Dataset records:

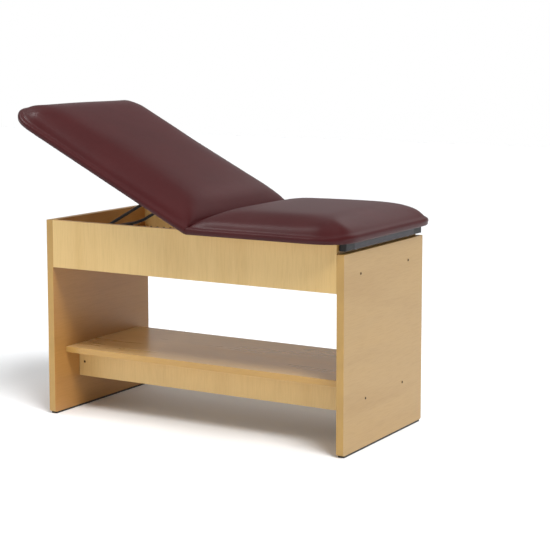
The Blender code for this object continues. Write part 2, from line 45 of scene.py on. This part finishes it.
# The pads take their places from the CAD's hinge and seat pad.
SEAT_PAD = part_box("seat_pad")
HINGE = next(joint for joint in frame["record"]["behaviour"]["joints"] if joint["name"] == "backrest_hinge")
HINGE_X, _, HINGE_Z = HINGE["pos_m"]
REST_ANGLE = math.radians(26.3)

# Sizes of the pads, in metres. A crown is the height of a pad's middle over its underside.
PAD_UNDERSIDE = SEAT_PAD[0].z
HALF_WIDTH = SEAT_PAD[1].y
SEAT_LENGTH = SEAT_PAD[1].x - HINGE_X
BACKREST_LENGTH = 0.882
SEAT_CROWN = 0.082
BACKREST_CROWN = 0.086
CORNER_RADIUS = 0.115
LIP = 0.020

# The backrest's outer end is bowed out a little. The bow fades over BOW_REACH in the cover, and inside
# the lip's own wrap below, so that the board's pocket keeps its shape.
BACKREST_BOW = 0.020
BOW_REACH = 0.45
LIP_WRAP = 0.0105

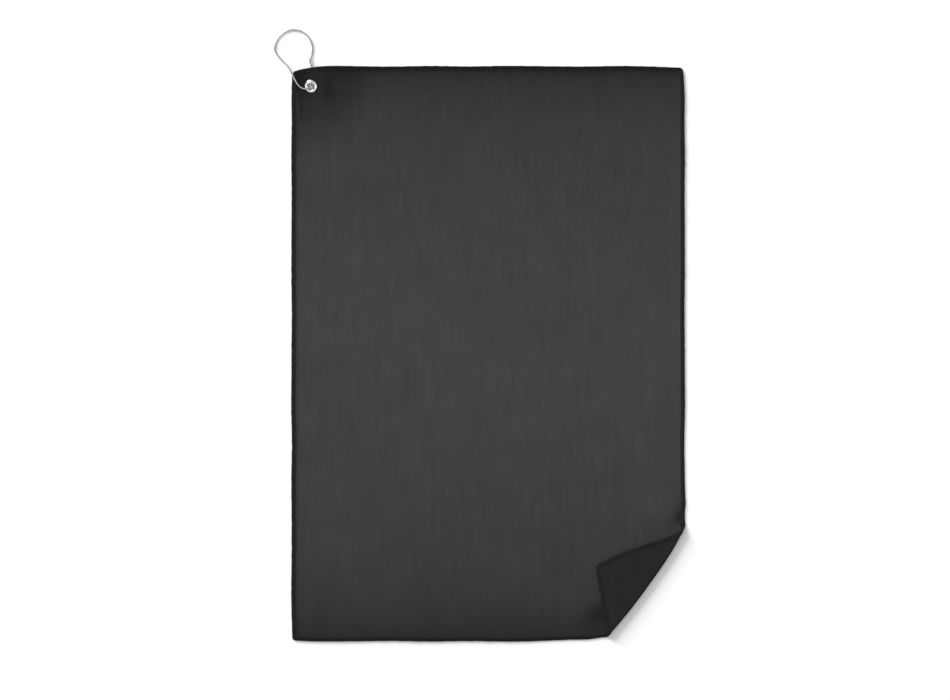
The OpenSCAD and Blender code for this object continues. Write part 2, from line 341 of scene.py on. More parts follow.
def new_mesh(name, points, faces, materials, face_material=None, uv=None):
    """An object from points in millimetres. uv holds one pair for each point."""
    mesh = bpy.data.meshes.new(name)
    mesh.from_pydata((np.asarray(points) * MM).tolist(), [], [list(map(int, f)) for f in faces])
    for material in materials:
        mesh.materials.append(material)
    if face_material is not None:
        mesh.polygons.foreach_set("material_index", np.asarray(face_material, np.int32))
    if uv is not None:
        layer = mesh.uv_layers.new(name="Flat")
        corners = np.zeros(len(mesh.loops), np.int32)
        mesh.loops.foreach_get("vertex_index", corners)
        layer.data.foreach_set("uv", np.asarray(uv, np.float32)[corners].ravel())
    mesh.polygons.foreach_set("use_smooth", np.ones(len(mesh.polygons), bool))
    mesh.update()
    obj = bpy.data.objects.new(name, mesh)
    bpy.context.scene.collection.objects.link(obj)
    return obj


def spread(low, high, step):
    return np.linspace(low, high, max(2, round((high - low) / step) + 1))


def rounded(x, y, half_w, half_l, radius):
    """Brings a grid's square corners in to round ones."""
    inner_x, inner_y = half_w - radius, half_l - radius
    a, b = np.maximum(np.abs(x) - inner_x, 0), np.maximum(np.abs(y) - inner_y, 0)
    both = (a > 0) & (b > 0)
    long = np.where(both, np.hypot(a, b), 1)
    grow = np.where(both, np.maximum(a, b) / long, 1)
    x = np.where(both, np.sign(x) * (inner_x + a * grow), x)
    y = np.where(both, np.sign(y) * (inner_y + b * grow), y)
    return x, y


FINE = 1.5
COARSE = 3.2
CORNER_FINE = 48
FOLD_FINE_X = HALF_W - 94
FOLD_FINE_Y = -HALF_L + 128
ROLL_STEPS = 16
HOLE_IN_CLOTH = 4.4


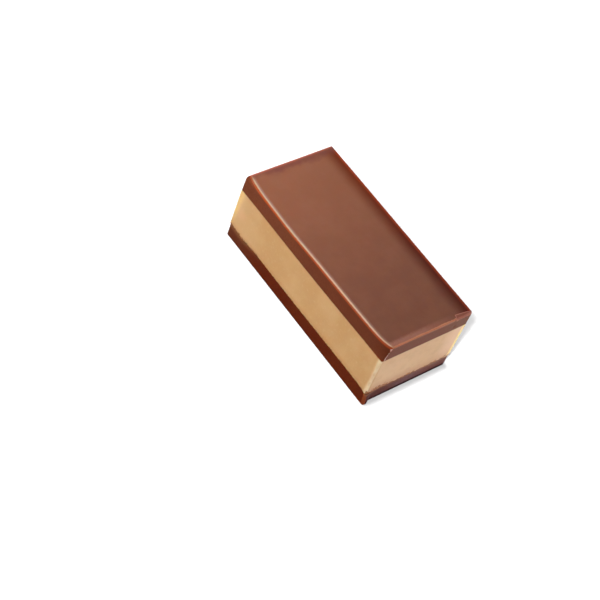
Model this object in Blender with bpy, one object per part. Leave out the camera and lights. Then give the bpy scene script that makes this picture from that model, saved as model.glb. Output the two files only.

Stated exercise:
Give the entries again in full, exactly as they are written.

Response:
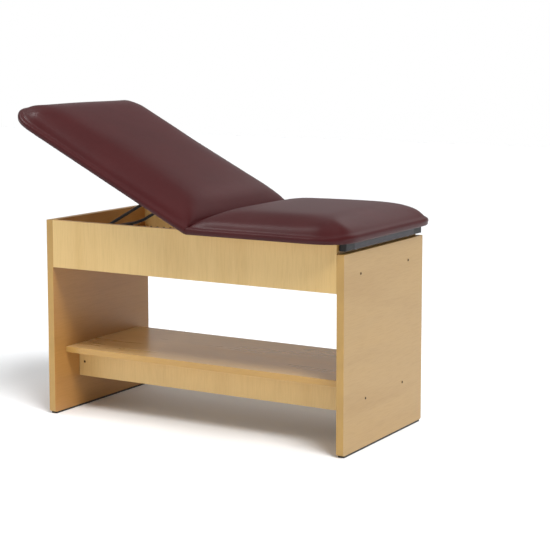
The Blender code for this object continues. Write part 2, from line 45 of scene.py on. This part finishes it.
# The pads take their places from the CAD's hinge and seat pad.
SEAT_PAD = part_box("seat_pad")
HINGE = next(joint for joint in frame["record"]["behaviour"]["joints"] if joint["name"] == "backrest_hinge")
HINGE_X, _, HINGE_Z = HINGE["pos_m"]
REST_ANGLE = math.radians(26.3)

# Sizes of the pads, in metres. A crown is the height of a pad's middle over its underside.
PAD_UNDERSIDE = SEAT_PAD[0].z
HALF_WIDTH = SEAT_PAD[1].y
SEAT_LENGTH = SEAT_PAD[1].x - HINGE_X
BACKREST_LENGTH = 0.882
SEAT_CROWN = 0.082
BACKREST_CROWN = 0.086
CORNER_RADIUS = 0.115
LIP = 0.020

# The backrest's outer end is bowed out a little. The bow fades over BOW_REACH in the cover, and inside
# the lip's own wrap below, so that the board's pocket keeps its shape.
BACKREST_BOW = 0.020
BOW_REACH = 0.45
LIP_WRAP = 0.0105

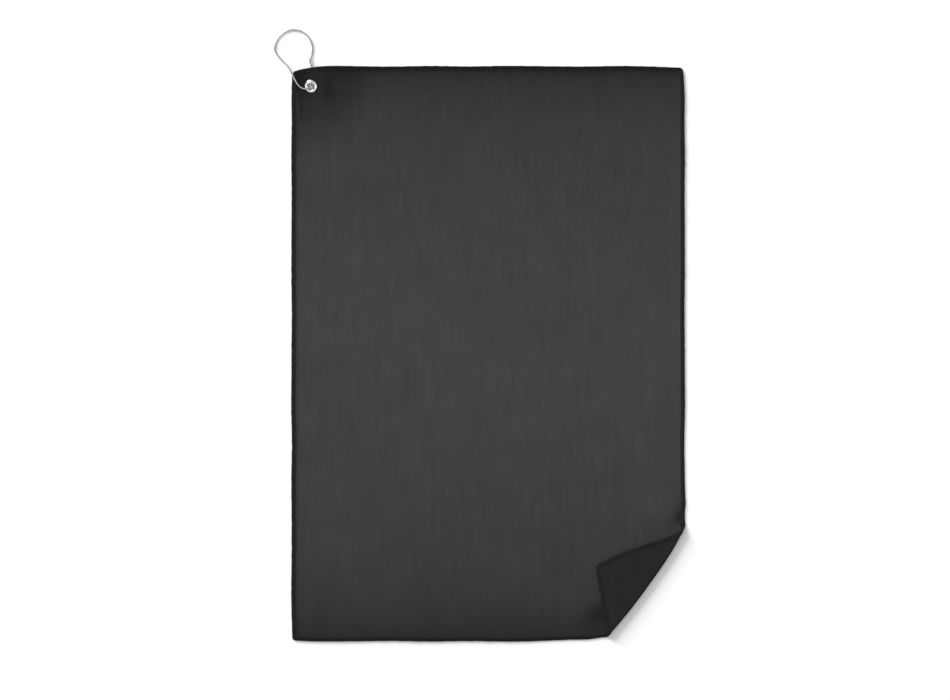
The OpenSCAD and Blender code for this object continues. Write part 2, from line 341 of scene.py on. More parts follow.
def new_mesh(name, points, faces, materials, face_material=None, uv=None):
    """An object from points in millimetres. uv holds one pair for each point."""
    mesh = bpy.data.meshes.new(name)
    mesh.from_pydata((np.asarray(points) * MM).tolist(), [], [list(map(int, f)) for f in faces])
    for material in materials:
        mesh.materials.append(material)
    if face_material is not None:
        mesh.polygons.foreach_set("material_index", np.asarray(face_material, np.int32))
    if uv is not None:
        layer = mesh.uv_layers.new(name="Flat")
        corners = np.zeros(len(mesh.loops), np.int32)
        mesh.loops.foreach_get("vertex_index", corners)
        layer.data.foreach_set("uv", np.asarray(uv, np.float32)[corners].ravel())
    mesh.polygons.foreach_set("use_smooth", np.ones(len(mesh.polygons), bool))
    mesh.update()
    obj = bpy.data.objects.new(name, mesh)
    bpy.context.scene.collection.objects.link(obj)
    return obj


def spread(low, high, step):
    return np.linspace(low, high, max(2, round((high - low) / step) + 1))


def rounded(x, y, half_w, half_l, radius):
    """Brings a grid's square corners in to round ones."""
    inner_x, inner_y = half_w - radius, half_l - radius
    a, b = np.maximum(np.abs(x) - inner_x, 0), np.maximum(np.abs(y) - inner_y, 0)
    both = (a > 0) & (b > 0)
    long = np.where(both, np.hypot(a, b), 1)
    grow = np.where(both, np.maximum(a, b) / long, 1)
    x = np.where(both, np.sign(x) * (inner_x + a * grow), x)
    y = np.where(both, np.sign(y) * (inner_y + b * grow), y)
    return x, y


FINE = 1.5
COARSE = 3.2
CORNER_FINE = 48
FOLD_FINE_X = HALF_W - 94
FOLD_FINE_Y = -HALF_L + 128
ROLL_STEPS = 16
HOLE_IN_CLOTH = 4.4


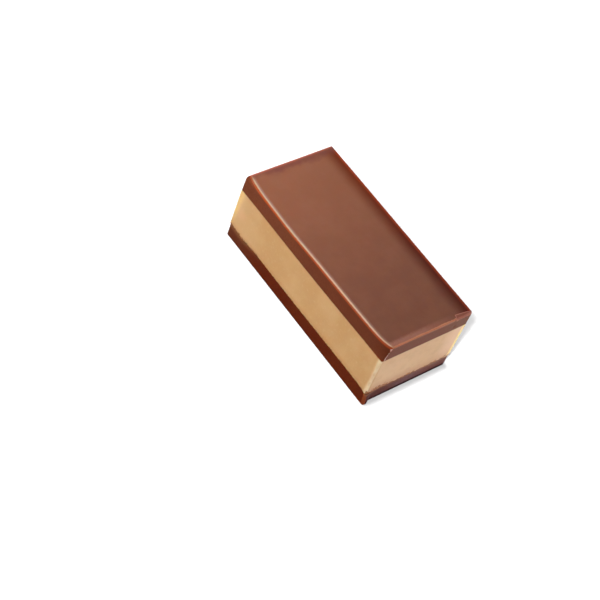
Model this object in Blender with bpy, one object per part. Leave out the camera and lights. Then give the bpy scene script that makes this picture from that model, saved as model.glb. Output the two files only.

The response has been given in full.